Dominican Republic President Crowned Wasteman Of The West Indies

President of the Dominican Republic, Danilo Medina, wins the award for Biggest Wasteman of the West Indies. Bit harsh perhaps, but not as deep as the ruling he’s just passed.

There’s something really foul going on in the Dominican Republic right now. On September 23rd, their government (finally, some may say) managed to pass a new law which dances on the tightrope of racism, human rights and ethics as a whole.

The DomRep Constitutional Court has ordered the Electoral Board to revoke the status of any citizen born of immigrant/non-citizen descent in the country after 1920. It affects mostly people of Haitian descent. They will no longer be citizens to their country. That’s approx. 240,000 DomRep citizens, some of whom are pushing into forth generation — and may have never met their ‘undocumented’ migrant ancestors in question let alone even been to Haiti. These people aren’t Haitian, they speak Spanish/Creole and they live Dominican. Pensioners, adults, teenagers, children, babies. In terms of the affected generations in relation to my own family — that would include my grandparents, parents, uncles and aunts, my cousins, myself, my siblings, my niece and even my second cousins (I have a big family, deal with it) — and that’s not even including the stems of my family tree that spurt down parallel to mine sourcing from my grandparents’ siblings. If this ruling stays, what we may witness is the deforestation of black culture. Family trees – vast and intermixed — uprooted and stateless.

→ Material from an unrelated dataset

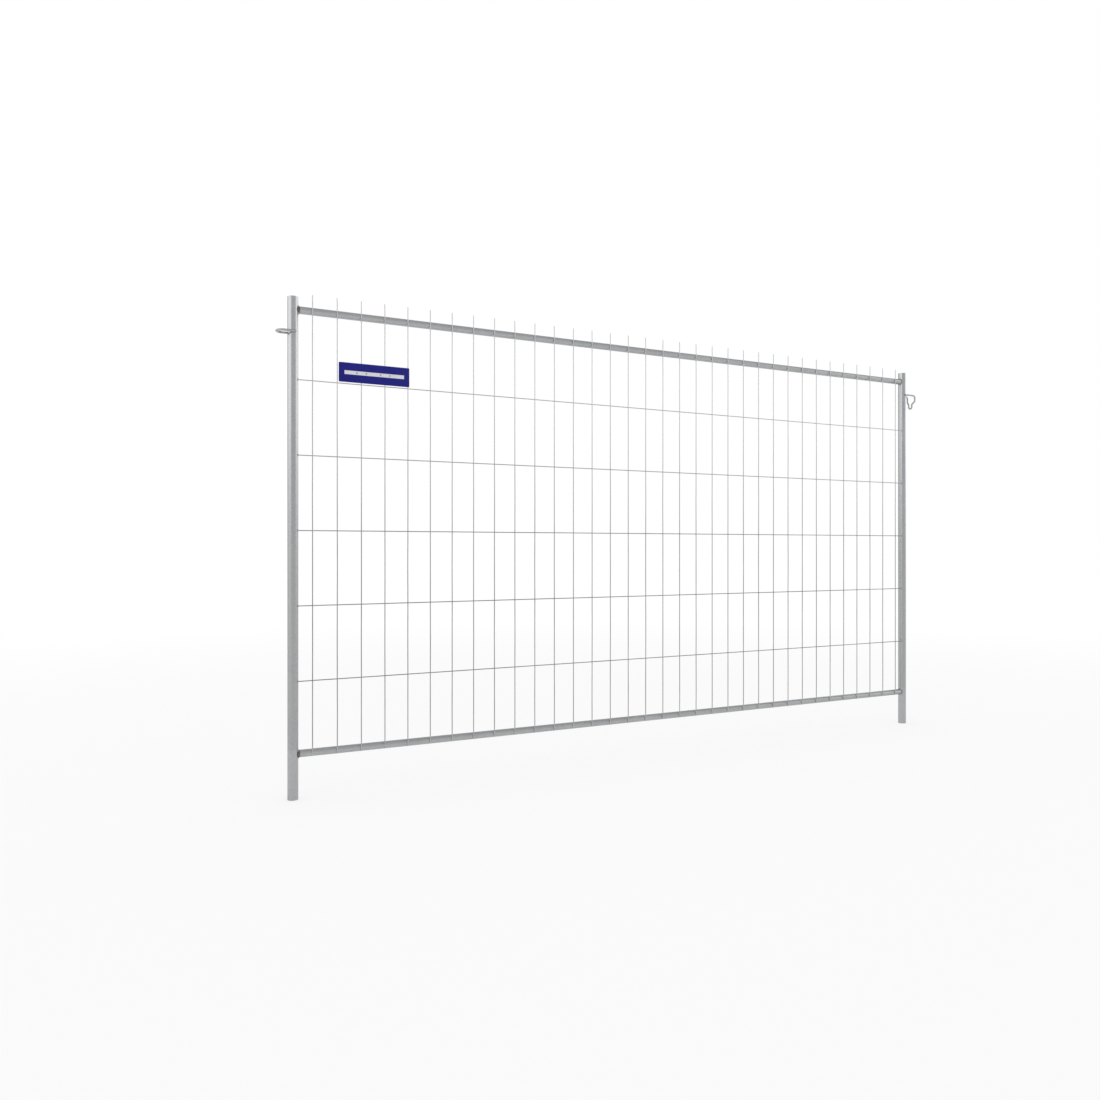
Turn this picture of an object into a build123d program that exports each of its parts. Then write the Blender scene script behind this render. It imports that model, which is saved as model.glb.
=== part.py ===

Without these citizens, the population of Dominica will remain predominantly of Spanish descent. And where will they go? Don’t assume Haiti – the socio-economic repercussions will spread out across the west indies, northern South America and southern North America.

The Caribbean Community (Caricom) has this week issued a statement with their concerns for the ruling, stressing that: “The Caribbean Community notes with regret that the decision goes against pronouncements of the Inter-American Commission on Human Rights, which has repeatedly called on the Dominican Republic to adopt measures to guarantee the right to nationality in the country and to adapt its immigration laws and practices in accordance with the provisions of the American Convention on Human Rights.”

DomRep President Danilo Medina said he was saddened to hear about the human toll of the ruling, such as accounts of students who will not be able to attend school and has also claimed that the party will seek to help all those affected, although how has yet to be revealed. Some will be allowed to apply for residency, which allows these citizens — born Dominican — to stay put but unable to vote. Thus this residency becomes a new form of slavery, where persons must live powerless under the same governing body that has tossed their once valid passports into the fire. While the Caribbean as a whole still has a long way to come in terms of their laws on homosexuality (all of which are archaic and ridiculous) race is much harder part of self to hide.